Генрих, предупрежденный врачами, не отходит от постели матери. Она любила его, вложила в него столько души, защищала, боготворила, иногда вела себя безрассудно. Ей он был обязан двумя своими коронами, славой своей юности, знанием политики и многими трудными победами. Но, увы, ей он был обязан и гнилой кровью Медичи, и все еще жившей в нем болью из-за невозможности поцеловать холодные губы Марии Конде, и отречениями в Болье, Немуре и Шартре…

Да, конечно, его сыновья любовь подверглась жестоким испытаниям. И он спокойно воспринимал мысль о возможности потерять мать, которая когда-то была для него верной опорой и прибежищем от всех бед. Она уходила, и он оставался в одиночестве, последний оплот пошатнувшегося мира. Он оставался один, лишь тени былого окружали его: его родственница Мария Стюарт, Мария Конде, которую он так любил когда-то, и длинная вереница его молодых друзей – Дю Гаст, Келюс, Можирон, Сен-Мегрен, Жуайёз… И даже его враги – Колиньи, Бюсси, Конде, Гизы, – все они, казалось, звали короля туда, откуда нет возврата.
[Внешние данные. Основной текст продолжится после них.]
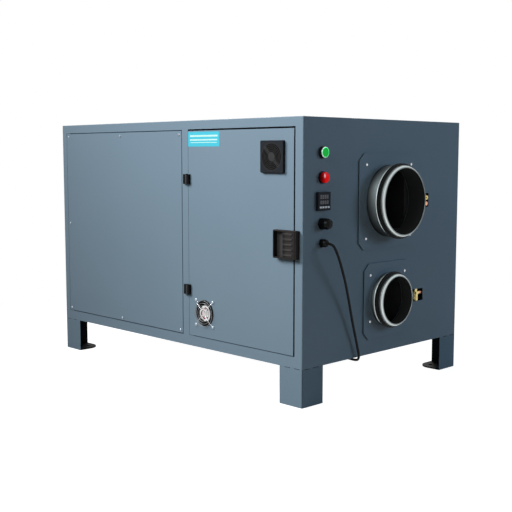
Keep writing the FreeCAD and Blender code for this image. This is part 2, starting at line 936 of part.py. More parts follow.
def filter_grille():
    """A snap-on cover: concentric slots between rings, crossed by one pair of diagonal bars."""
    half = grille_size / 2
    y0 = front - grille_proud
    cover = box(grille_x - half, grille_x + half, y0, front, grille_z - half, grille_z + half)
    cover = round_edges(cover, grille_corner_radius, along(Y))
    rim = [edge for edge in cover.Edges if all(abs(v.Y - y0) < 1e-6 for v in edge.Vertexes)]
    cover = cover.makeFillet(1.5, rim)
    hollow = half - grille_wall
    cover = cover.cut(box(
        grille_x - hollow, grille_x + hollow, y0 + grille_wall, front + 1,
        grille_z - hollow, grille_z + hollow,
    ))
    centre = V(grille_x, y0 - 1, grille_z)
    slots = []
    slot_width = grille_ring_pitch - grille_ring_width
    for k in range(grille_rings):
        inner = grille_disc_radius + grille_ring_pitch * k
        slots.append(tube(inner + slot_width, inner, centre, Y, grille_wall + 2))
    bars = []
    for offset in (-grille_bar_offset, grille_bar_offset):
        low = offset - grille_bar_width / 2
        bar = box(-half, half, 0, 10, low, low + grille_bar_width)
        bar.rotate(V(0, 0, 0), Y, 45)
        bar.translate(V(grille_x, y0 - 2, grille_z))
        bars.append(bar)
    return cover.cut(group(slots).cut(group(bars)))


def filter_mat():
    half = grille_size / 2 - grille_wall - seat_gap
    return box(
        grille_x - half, grille_x + half, front - mat_thickness, front, grille_z - half, grille_z + half,
    )


# ================================================================ ducts
def duct_plate(size):
    """A raised plate with cut corners and a slightly thicker middle."""

    def cornered(width, height, chamfer, thickness, x):
        w = width / 2
        h = height / 2
        outline = [
            (w, h - chamfer), (w - chamfer, h), (-w + chamfer, h), (-w, h - chamfer),
            (-w, -h + chamfer), (-w + chamfer, -h), (w - chamfer, -h), (w, -h + chamfer),
        ]
        points = [V(x, duct_y + y, size["height"] + z) for y, z in outline]
        return prism(points, X * thickness)

    start = collar_flange_thickness
    plate = cornered(
        size["plate_width"], size["plate_height"], duct_plate_chamfer, duct_plate_thickness, start,
    )
    centre = V(0, duct_y, size["height"])
    bore = rod(size["outer_radius"] + fit_gap, centre, X, 20)
    raised = tube(
        size["outer_radius"] + 9, size["outer_radius"] + fit_gap,
        centre + X * start, X, duct_plate_thickness + duct_plate_pad,
    )
    gasket = cornered(
        size["plate_width"] - 2, size["plate_height"] - 2, duct_plate_chamfer, collar_flange_thickness, 0,
    )
    flange_space = rod(size["outer_radius"] + collar_flange_width + fit_gap, centre - X, X, 20)
    holes = [screw_hole(seat, X * -1) for seat in duct_screw_seats(size)]
    return cut(plate.fuse(raised).cut(bore), holes), cut(gasket.cut(flange_space), holes)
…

Для семьи Медичи 5 января был роковым днем. И в этот день, в половине второго, Екатерина испустила дух.

Поскольку из-за мятежа в Париже дорога к королевской усыпальнице в Сен-Дени была перекрыта, гроб с телом покойной сначала собирались выставить для прощания в церкви Сен-Совёр в Блуа, но ввиду нехватки бальзамирующих веществ пришлось довольно быстро предать его земле. И двадцать один год Екатерина Медичи пролежит в этой жалкой гробнице. Только во времена царствования Людовика XIII тело ее будет перенесено в специально возведенную ею же когда-то часовню, где покоился прах любимого мужа Екатерины, короля Генриха II.

Так закончился земной путь Екатерины Медичи, этой удивительной королевы. Ошибки, допущенные в старости, вынашивавшиеся ею сложные династические комбинации, воспоминание о Варфоломеевской ночи не должны затмевать дел, совершенных королевой-матерью во имя Франции. Благодаря ей были отвоеваны Гавр и Кале и сохранено единство королевства в трудные годы правления Карла IX.

Глава 14Павший за Францию(5 января – 2 августа 1589)

Поток черных, коричневых и белых платьев затопил улицы Парижа 6 января 1589 года: тысяча двести студентов на разные голоса распевали «Тот день, день гнева…»19. Дети несли свечи, взрослые – факелы; иногда они останавливались, испуская воинственные кличи, и тогда пламя свечей отблеском пожара подрагивало на стенах домов. Все стекались к собору Парижской Богоматери, где толпа, притоптывая ногами, скандировала: «Конец роду Валуа!»

Это чудовищное шествие положило начало волне жестокости, которой город, в буквальном смысле слова обезумевший от горя, платил за смерть Гиза. Разъяренная толпа ворвалась в церковь Сен-Поль, разбила надгробия фаворитов короля, с общественных зданий срывались гербы Франции и Польши, королевские изображения вымазывались экскрементами.

А пока простонародье предавалось этим забавам, муниципалитет и духовенство занимались делами серьезными. Из всего семейства Гизов в городе оставалась лишь герцогиня де Гиз, привлекательная вдова, которая вот-вот должна была разрешиться от бремени. Этот трогательный и поэтичный образ вызывал еще большее негодование толпы, стремившейся воспользоваться отсутствием принцев, чтобы захватить власть.

Сорбонна объявила 7 января, что французы свободны от своих обязательств перед королем, поскольку тот предал свою веру. А 16 января новый комендант Бастилии, Бюсси Ле Клерк, появился в парламенте, объявил об отстранении от власти президента парламента, Арле, и увел его в тюрьму вместе с несколькими роялистски настроенными советниками.